* Stated problem *
Copy exactly the lines from the one containing "build_arms(beam_axis)" to the one containing "ROD_Y = -0.173", both lines included, and nothing else.

* Recorded information *

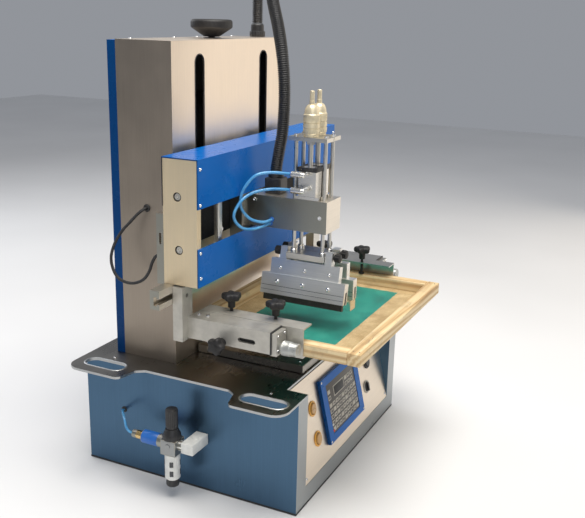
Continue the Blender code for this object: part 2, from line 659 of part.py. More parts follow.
def unit_yoke(name, x, parent):
    """Top and bottom plates tied by two guide rods, with the piston rod and its nut."""
    half_w, half_d = UNIT_W / 2, UNIT_D / 2
    top = box(name, (x - half_w, UNIT_Y - half_d, YOKE_HIGH - YOKE_T), (x + half_w, UNIT_Y + half_d, YOKE_HIGH), "aluminium", parent)
    join(top, block((x - half_w, UNIT_Y - half_d, YOKE_LOW), (x + half_w, UNIT_Y + half_d, YOKE_LOW + 0.012)),
         bar((x, UNIT_Y, YOKE_HIGH - YOKE_T - 0.007), (x, UNIT_Y, YOKE_HIGH - 0.003), 0.0092, 6),
         bar((x, UNIT_Y, 0.6535), (x, UNIT_Y, YOKE_HIGH - 0.002), 0.005, 16))
    for side in (-1, 1):
        y = UNIT_Y + side * ROD_SPAN / 2
        join(top, bar((x, y, YOKE_LOW + 0.002), (x, y, YOKE_HIGH - 0.002), ROD_R, 16))


def thimble(name, x, parent):
    """Stroke adjuster with a graduated skirt, a domed top and a thin stem."""
    profile = [(0, 0.0890), (0.0040, 0.0890), (0.0045, 0.0880), (0.0045, 0.0620), (0.0090, 0.0615), (0.0125, 0.0570),
               (0.0150, 0.0500), (0.0150, 0.0450), (0.0163, 0.0430), (0.0165, 0.0070), (0.0150, 0.0050),
               (0.0150, GAP), (0, GAP)]
    turned(name, profile, "aluminium", (x, UNIT_Y, YOKE_HIGH), sides=28, parent=parent)


def holder(name, x, lean, half_bar, parent):
    """Leaning clamp on two ears: the bar on top, and the jaws that grip the blade below."""
    at, turn = (x, UNIT_Y, PIVOT_Z), (0.0, lean, 0.0)

    def piece(low, high):
        low, high = Vector(low), Vector(high)
        middle = Matrix.Rotation(lean, 3, "Y") @ ((low + high) / 2)
        return add("guide_box", box_mesh(high - low), None, Vector(at) + middle, turn)

    low, high = Vector((-0.008, -half_bar, -0.048)), Vector((0.008, half_bar, -0.013))
    middle = Matrix.Rotation(lean, 3, "Y") @ ((low + high) / 2)
    bar_part = add(name, box_mesh(high - low), "aluminium", Vector(at) + middle, turn, parent)
    join(bar_part, piece((-0.012, -half_bar - 0.0165, -0.088), (0.008, half_bar + 0.0165, -0.045)))
    for side in (-1, 1):
        inner, outer = sorted((side * (UNIT_D / 2 + 0.0008), side * (UNIT_D / 2 + 0.016)))
        join(bar_part, piece((-0.009, inner, -0.016), (0.009, outer, 0.014)))
    cut(bar_part, piece((-0.0043, -half_bar - 0.02, -0.095), (0.0043, half_bar + 0.02, -0.062)))


def squeegee_blade(x, lean, parent):
    low, high = Vector((-0.004, -0.0885, -0.1015)), Vector((0.004, 0.0885, -0.0625))
    middle = Matrix.Rotation(lean, 3, "Y") @ ((low + high) / 2)
    add("squeegee_blade", box_mesh(high - low), "rubber", Vector((x, UNIT_Y, PIVOT_Z)) + middle, (0, lean, 0), parent)


def flood_blade(x, lean, parent):
    """Thin steel flood bar with its two ends turned up."""
    half, thick = 0.0880, 0.0016
    edge = rounded([(-half, -0.0800, 0), (-half, -0.1165, 0.006), (half, -0.1165, 0.006), (half, -0.0800, 0),
                    (half - 0.004, -0.0800, 0), (half - 0.004, -0.0625, 0), (-half + 0.004, -0.0625, 0),
                    (-half + 0.004, -0.0800, 0)], 4)
    mesh = outline_mesh([edge], thick)
    blade = add("flood_blade", mesh, "steel", (x, UNIT_Y, PIVOT_Z), ALONG_X, parent)
    for side in (-1, 1):
        end = side * half
        wing = block((x - 0.010, UNIT_Y + min(end, end - side * 0.0016), PIVOT_Z - 0.1130),
                     (x + 0.0165, UNIT_Y + max(end, end - side * 0.0016), PIVOT_Z - 0.0900))
        join(blade, wing)


def build_head(parent):
    head_axis = axis_empty("head_axis", (HEAD_X, RAIL_Y, 0.56), parent)
    head_block(head_axis)
    head_gland(head_axis)
    for index, unit, lean, half_bar in ((0, "squeegee", SQUEEGEE_LEAN, 0.0765), (1, "flood", FLOOD_LEAN, 0.0765)):
        x = unit_x(index)
        unit_cylinder(unit + "_cylinder", x, head_axis)
        lift_axis = axis_empty(unit + "_lift_axis", (x, UNIT_Y, 0.6), head_axis)
        unit_yoke(unit + "_yoke", x, lift_axis)
        thimble(unit + "_thimble", x, lift_axis)
        tilt_axis = axis_empty(unit + "_tilt_axis", (x, UNIT_Y, PIVOT_Z), lift_axis)
        holder(unit + "_holder", x, lean, half_bar, tilt_axis)
        if unit == "squeegee":
            squeegee_blade(x, lean, tilt_axis)
        else:
            flood_blade(x, lean, tilt_axis)
    hose("air_tube_upper", UPPER_TUBE, TUBE_D, "air_tube", 2, head_axis)
    hose("air_tube_lower", LOWER_TUBE, TUBE_D, "air_tube", 2, head_axis)


# ---------------------------------------------------------------- screen arms
def lobed_outline(radius, lobes, depth, points=40):
    angles = [2 * math.pi * k / points for k in range(points)]
    radii = [radius - depth * (1 - math.cos(lobes * a)) / 2 for a in angles]
    return [(r * math.cos(a), r * math.sin(a)) for r, a in zip(radii, angles)]


def star_knob(name, x, y, parent):
    """Five-lobed clamping knob with its hub and the stud that presses on the screen frame."""
    seat = CHANNEL_HIGH
    profile = [(0, 0.0250), (0.0078, 0.0250), (0.0072, 0.0070), (0.0030, 0.0070), (0.0030, -0.0260),
               (0.0065, -0.0262), (0.0065, -0.0298), (0, -0.0298)]
    knob = turned(name, profile, "black_plastic", (x, y, seat), sides=20, parent=parent)
    head = add("guide_star", outline_mesh([lobed_outline(0.0205, 5, 0.0060)], 0.0135), None, (x, y, seat + 0.0295))
    join(knob, head)


def frame_channel(name, side, parent):
    web, lip = side * WEB_X, side * (WEB_X - CHANNEL_W)
    low_x, high_x = min(web, lip), max(web, lip)
    channel = box(name, (low_x, CHANNEL_FRONT, CHANNEL_LOW), (high_x, CHANNEL_BACK, CHANNEL_HIGH), "aluminium", parent)
    inner_web, past_lip = side * (WEB_X - CHANNEL_T), side * (WEB_X - CHANNEL_W - 0.01)
    cut(channel, block((min(inner_web, past_lip), CHANNEL_FRONT - 0.01, CHANNEL_LOW + CHANNEL_T),
                       (max(inner_web, past_lip), CHANNEL_BACK + 0.01, CHANNEL_HIGH - CHANNEL_T)))
    for y in KNOB_YS.values():
        cut(channel, bar((side * KNOB_X, y, CHANNEL_HIGH - 0.01), (side * KNOB_X, y, CHANNEL_HIGH + 0.01), 0.0044, 16))


def screen_arm(name, side, parent):
    """Bracket on the T-slotted bar, the box arm that hangs from it and its end block."""
    outer = WEB_X + GAP + ARM_W
    near, far = side * (WEB_X + GAP), side * outer
    arm = box(name, (min(near, far), ARM_FRONT, ARM_LOW), (max(near, far), BRACKET_FRONT + 0.001, ARM_HIGH), "aluminium", parent)
    edge_a, edge_b = side * BRACKET_IN, side * BRACKET_OUT
    end_a, end_b = side * (WEB_X + GAP + 0.002), side * (outer - 0.003)
    join(arm, block((min(edge_a, edge_b), BRACKET_FRONT, BRACKET_LOW), (max(edge_a, edge_b), BAR_FRONT - GAP, BAR_HIGH - 0.003)),
         block((min(end_a, end_b), ARM_FRONT - 0.0125, ARM_LOW - 0.003), (max(end_a, end_b), ARM_FRONT + 0.001, ARM_HIGH - 0.003)))
    groove = sorted((side * (outer + 0.01), side * (outer - 0.008)))
    slot = outline_mesh([rounded([(-0.166, 0.3510, 0.0044), (-0.129, 0.3510, 0.0044), (-0.129, 0.3600, 0.0044), (-0.166, 0.3600, 0.0044)], 4)], 0.018)
    cut(arm, add("guide_slot", slot, None, (sum(groove) / 2, 0, 0), ALONG_X),
        bar((side * 0.303, BRACKET_FRONT - 0.01, 0.4257), (side * 0.303, BRACKET_FRONT + 0.008, 0.4257), 0.0042, 16))


def adjuster(name, side, parent):
    """Knurled knob that shifts the channel along the arm."""
    profile = [(0, 0.0365), (0.0120, 0.0365), (0.0135, 0.0350), (0.0135, 0.0220), (0.0145, 0.0205),
               (0.0145, 0.0040), (0.0100, 0.0030), (0.0100, GAP), (0, GAP)]
    turned(name, profile, "steel", (side * (WEB_X + ARM_W / 2), ARM_FRONT - 0.0125, ADJUSTER_Z), ALONG_Y, 28, parent)


def build_arms(parent):
    for word, side in (("left", -1), ("right", 1)):
        arm_axis = axis_empty(word + "_arm_axis", (side * 0.28, 0.0, 0.4257), parent)
        screen_arm(word + "_arm", side, arm_axis)
        adjuster(word + "_adjuster", side, arm_axis)
        channel_axis = axis_empty(word + "_channel_axis", (side * KNOB_X, -0.12, 0.36), arm_axis)
        frame_channel(word + "_channel", side, channel_axis)
        for place, y in KNOB_YS.items():
            star_knob(word + "_knob_" + place, side * KNOB_X, y, channel_axis)


def build_screen(parent):
    """The wooden screen frame and the mesh that closes its underside."""
    screen_axis = axis_empty("screen_axis", (0, -0.16, 0.34), parent)
    frame = box("screen_frame", (-FRAME_X, FRAME_FRONT, FRAME_LOW), (FRAME_X, FRAME_BACK, FRAME_HIGH), "wood", screen_axis)
    inner = (FRAME_X - RAIL_W, FRAME_FRONT + RAIL_W, FRAME_BACK - RAIL_W)
    cut(frame, block((-inner[0], inner[1], FRAME_LOW - 0.01), (inner[0], inner[2], FRAME_HIGH + 0.01)))
    box("screen_mesh", (-inner[0] + GAP, inner[1] + GAP, FRAME_LOW + 0.0004), (inner[0] - GAP, inner[2] - GAP, FRAME_LOW + 0.0014),
        "mesh_fabric", screen_axis)


# ---------------------------------------------------------------- air supply on the cabinet's side
def air_filter():
    """Filter regulator with its inlet coupling and the block that carries it on the cabinet wall."""
    wall = -BASE_W / 2 - GAP
    body = turned("air_filter_body", [(0, 0.1525), (0.0105, 0.1525), (0.0125, 0.1490), (0.0170, 0.1400), (0.0185, 0.1340),
                                      (0.0185, 0.1300), (0, 0.1300)], "aluminium", (FILTER_X, FILTER_Y, 0), sides=24)
    inlet, fitting = FILTER_Y + 0.016, 0.0705
    join(body, block((FILTER_X - 0.017, FILTER_Y - 0.017, 0.0985), (FILTER_X + 0.017, FILTER_Y + 0.017, 0.1305)),
         bar((FILTER_X, inlet, PORT_Z), (FILTER_X, fitting, PORT_Z), 0.0135, 24),
         bar((FILTER_X, fitting - 0.002, PORT_Z), (FILTER_X, 0.0960, PORT_Z), 0.0085, 16),
         block((FILTER_X - 0.0085, -0.050, PORT_Z - 0.011), (wall, -0.023, PORT_Z + 0.011)),
         bar((FILTER_X, -0.024, PORT_Z), (FILTER_X, FILTER_Y, PORT_Z), 0.0095, 20))
    turned("air_filter_bowl", [(0, 0.0980), (0.0145, 0.0980), (0.0157, 0.0960), (0.0157, 0.0440), (0.0120, 0.0405),
                               (0.0120, 0.0300), (0.0085, 0.0270), (0.0050, 0.0262), (0, 0.0262)],
           "white_plastic", (FILTER_X, FILTER_Y, 0), sides=24)
    turned("regulator_knob", [(0, 0.1950), (0.0105, 0.1950), (0.0122, 0.1930), (0.0125, 0.1560), (0.0118, 0.1530), (0, 0.1530)],
           "black_plastic", (FILTER_X, FILTER_Y, 0), sides=24)
    hose("supply_tube", SUPPLY_TUBE, SUPPLY_D, "air_tube", 2)


# ---------------------------------------------------------------- assembly
def build():
    build_cabinet()
    beam_axis = axis_empty("beam_axis", (0, SHAFT_Y, 0.56))
    build_column(beam_axis)
    build_beam(beam_axis)
    build_head(beam_axis)
    build_arms(beam_axis)
    build_screen(beam_axis)
    air_filter()
    hose("conduit_fixed", CONDUIT_FIXED, CONDUIT_D, "rubber", 3)
    hose("conduit_moving", CONDUIT_MOVING, CONDUIT_D, "rubber", 3)
    hose("sensor_cable", SENSOR_CABLE, CABLE_D, "rubber", 2)


build()
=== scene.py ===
"""Looks of the table-top pneumatic screen printer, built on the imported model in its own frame."""

import math

import bmesh
import bpy
from mathutils import Matrix, Vector


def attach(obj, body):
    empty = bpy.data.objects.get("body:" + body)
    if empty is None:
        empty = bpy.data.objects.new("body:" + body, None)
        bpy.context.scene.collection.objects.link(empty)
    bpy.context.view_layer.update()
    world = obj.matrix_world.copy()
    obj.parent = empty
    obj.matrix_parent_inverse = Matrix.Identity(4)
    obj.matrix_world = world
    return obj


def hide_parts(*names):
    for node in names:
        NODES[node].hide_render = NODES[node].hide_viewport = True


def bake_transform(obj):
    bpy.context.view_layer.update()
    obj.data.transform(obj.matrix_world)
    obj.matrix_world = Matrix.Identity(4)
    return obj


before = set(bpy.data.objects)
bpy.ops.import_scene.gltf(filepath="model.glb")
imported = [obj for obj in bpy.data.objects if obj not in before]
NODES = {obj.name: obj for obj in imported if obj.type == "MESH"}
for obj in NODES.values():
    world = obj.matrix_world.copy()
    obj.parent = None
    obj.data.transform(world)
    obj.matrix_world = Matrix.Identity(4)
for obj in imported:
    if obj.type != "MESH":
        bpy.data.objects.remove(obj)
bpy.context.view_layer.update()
UP = Vector((0, 0, 1))
X, Y, Z = Vector((1, 0, 0)), Vector((0, 1, 0)), Vector((0, 0, 1))
SIDES = (("left", -1), ("right", 1))
UNITS = (("squeegee", -0.0892), ("flood", -0.0542))       # the head's two lifting units and their X
HAND_HOLE_X, SLOT_X = 0.3045, 0.1355                      # middles of the plate's holes and column's slots
ADJUSTER_AT = (0.2777, -0.2095, 0.347)                    # the right one; the left one is its mirror
ROD_Y = -0.173                                            # where the units' rods stand


# ---- camera
def place_camera():
    """The viewing angle: from the operator's left, a little above the machine."""
    yaw, pitch, roll = math.radians(-64.541), math.radians(16.097), math.radians(1.36)
    look = Vector((-math.sin(yaw) * math.cos(pitch), math.cos(yaw) * math.cos(pitch), -math.sin(pitch)))
    right = look.cross(UP).normalized()
    up = right.cross(look)
    side = right * math.cos(roll) + up * math.sin(roll)
    above = up * math.cos(roll) - right * math.sin(roll)
    data = bpy.data.cameras.new("camera")
    data.lens = 52.26
    data.sensor_width = 36.0
    camera = bpy.data.objects.new("camera", data)
    bpy.context.scene.collection.objects.link(camera)
    turn = Matrix((side, above, -look)).transposed().to_4x4()
    camera.matrix_world = Matrix.Translation((-1.6086, -0.8621, 0.9476)) @ turn
    bpy.context.scene.camera = camera


place_camera()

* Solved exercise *
    build_arms(beam_axis)
    build_screen(beam_axis)
    air_filter()
    hose("conduit_fixed", CONDUIT_FIXED, CONDUIT_D, "rubber", 3)
    hose("conduit_moving", CONDUIT_MOVING, CONDUIT_D, "rubber", 3)
    hose("sensor_cable", SENSOR_CABLE, CABLE_D, "rubber", 2)


build()
=== scene.py ===
"""Looks of the table-top pneumatic screen printer, built on the imported model in its own frame."""

import math

import bmesh
import bpy
from mathutils import Matrix, Vector


def attach(obj, body):
    empty = bpy.data.objects.get("body:" + body)
    if empty is None:
        empty = bpy.data.objects.new("body:" + body, None)
        bpy.context.scene.collection.objects.link(empty)
    bpy.context.view_layer.update()
    world = obj.matrix_world.copy()
    obj.parent = empty
    obj.matrix_parent_inverse = Matrix.Identity(4)
    obj.matrix_world = world
    return obj


def hide_parts(*names):
    for node in names:
        NODES[node].hide_render = NODES[node].hide_viewport = True


def bake_transform(obj):
    bpy.context.view_layer.update()
    obj.data.transform(obj.matrix_world)
    obj.matrix_world = Matrix.Identity(4)
    return obj


before = set(bpy.data.objects)
bpy.ops.import_scene.gltf(filepath="model.glb")
imported = [obj for obj in bpy.data.objects if obj not in before]
NODES = {obj.name: obj for obj in imported if obj.type == "MESH"}
for obj in NODES.values():
    world = obj.matrix_world.copy()
    obj.parent = None
    obj.data.transform(world)
    obj.matrix_world = Matrix.Identity(4)
for obj in imported:
    if obj.type != "MESH":
        bpy.data.objects.remove(obj)
bpy.context.view_layer.update()
UP = Vector((0, 0, 1))
X, Y, Z = Vector((1, 0, 0)), Vector((0, 1, 0)), Vector((0, 0, 1))
SIDES = (("left", -1), ("right", 1))
UNITS = (("squeegee", -0.0892), ("flood", -0.0542))       # the head's two lifting units and their X
HAND_HOLE_X, SLOT_X = 0.3045, 0.1355                      # middles of the plate's holes and column's slots
ADJUSTER_AT = (0.2777, -0.2095, 0.347)                    # the right one; the left one is its mirror
ROD_Y = -0.173                                            # where the units' rods stand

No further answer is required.